Later on I discovered this thing called Linux. I remember wanting to know all I could about it. Finally, an operating system I could afford that let me tinker with its insides and see what it did underneath. I wasn’t this excited since the old 8080 kits you used to be able to build your own computers from! I remember learning how to compile the entire OS from scratch and the difficulties that entailed, yet at the same time how I could do so many cool things that I just couldn’t do on Windows. Later on I even remember tinkering around with the short-lived BeOS.
Finally, only about 5 or 6 years ago I finally bought my first Mac (an iBook). It was probably the first time I could actually afford one. It was a beautiful experience! It was one I will never forget. Everything, from the packaging, to the operating system, to the little fading light when it went to sleep had me hooked. It was the perfect desktop operating system for me at the time. I learned all about packaging, branding, and experience from that.
Today, you’ll find me using all kinds of different operating systems and technologies. Technology fascinates me! While you may find me using Mac on my desktop, and trying out my new iPad, you’ll also see me setting up Windows 7 for my kids and my family. You’ll see me tinkering with the parental controls and helping them understand this world called Windows. At the same time you’ll see me using Linux for my web servers, and at various companies I’ve worked for it made even more sense to use Windows for those servers. Some day I might even use Google on my desktop or even on a server. I will certainly try each and every one out, oodling at all the cool features and unique pieces of each. Let’s face it – new technology, no matter where it is, is pretty dang cool!

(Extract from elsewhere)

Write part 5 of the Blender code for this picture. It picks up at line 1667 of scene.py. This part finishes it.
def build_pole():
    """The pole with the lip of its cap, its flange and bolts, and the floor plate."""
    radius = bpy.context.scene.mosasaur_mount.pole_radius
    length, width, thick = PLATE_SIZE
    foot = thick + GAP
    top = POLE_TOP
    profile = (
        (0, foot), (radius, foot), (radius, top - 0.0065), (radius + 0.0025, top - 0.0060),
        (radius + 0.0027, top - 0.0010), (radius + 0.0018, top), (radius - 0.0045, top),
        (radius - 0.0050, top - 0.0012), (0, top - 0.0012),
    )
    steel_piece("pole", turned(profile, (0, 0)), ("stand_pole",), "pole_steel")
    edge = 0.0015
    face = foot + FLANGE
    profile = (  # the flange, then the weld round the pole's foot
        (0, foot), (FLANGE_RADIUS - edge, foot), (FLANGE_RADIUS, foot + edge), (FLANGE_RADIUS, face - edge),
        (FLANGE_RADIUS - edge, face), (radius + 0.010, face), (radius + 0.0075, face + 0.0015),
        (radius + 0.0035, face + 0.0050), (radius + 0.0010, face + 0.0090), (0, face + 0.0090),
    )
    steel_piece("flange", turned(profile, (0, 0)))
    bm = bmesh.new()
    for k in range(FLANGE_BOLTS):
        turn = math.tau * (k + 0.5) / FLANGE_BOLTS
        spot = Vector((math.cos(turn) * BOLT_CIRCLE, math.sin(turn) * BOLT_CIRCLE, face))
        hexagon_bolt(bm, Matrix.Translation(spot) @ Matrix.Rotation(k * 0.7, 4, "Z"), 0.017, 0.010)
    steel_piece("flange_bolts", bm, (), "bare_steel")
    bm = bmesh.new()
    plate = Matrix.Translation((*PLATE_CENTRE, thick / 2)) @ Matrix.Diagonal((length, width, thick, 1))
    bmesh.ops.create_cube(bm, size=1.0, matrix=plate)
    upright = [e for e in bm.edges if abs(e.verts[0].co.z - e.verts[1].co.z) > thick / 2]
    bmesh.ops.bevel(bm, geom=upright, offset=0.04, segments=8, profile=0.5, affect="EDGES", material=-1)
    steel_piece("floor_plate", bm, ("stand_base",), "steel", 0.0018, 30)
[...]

While I may carry an iPhone today, and I will probably buy the iPhone 4, I also own a Palm Pre. You can also find me carrying and trying various flavored devices of Android through work. I just asked Sprint for a demo unit of the Evo I could review for you guys. You may even catch me carrying a Blackberry device, or even Windows Mobile (which at one time was my favorite phone as a user). You may see me tethering my iPad off my Palm Pre, or using an Android tablet device with a jailbroken iPhone. The fact is, as a developer, a blogger, and an entrepreneur, but mostly a geek, I need to understand all of them. I need to learn how each operating system works. I need to know the basics of coding on each so I can make educated decisions.
I will never pick just one. I will never pick just 2. As a true geek, I have an obligation to try them all and enjoy the cool features of each. Will I disagree or be negative about specific components of each? Certainly, but as with any technology, I will always have elements of each I particularly like and really admire. I would be hurting myself, and those I write for (both from a blog and software standpoint) if I ever picked just one. Picking one would be the negative choice.
Next time you see a Geek, ask to see their phones – you will always know the true Geek as the one that pulls out each and every phone or embedded device they’re playing with at the moment. That’s the type of Geek I want to be.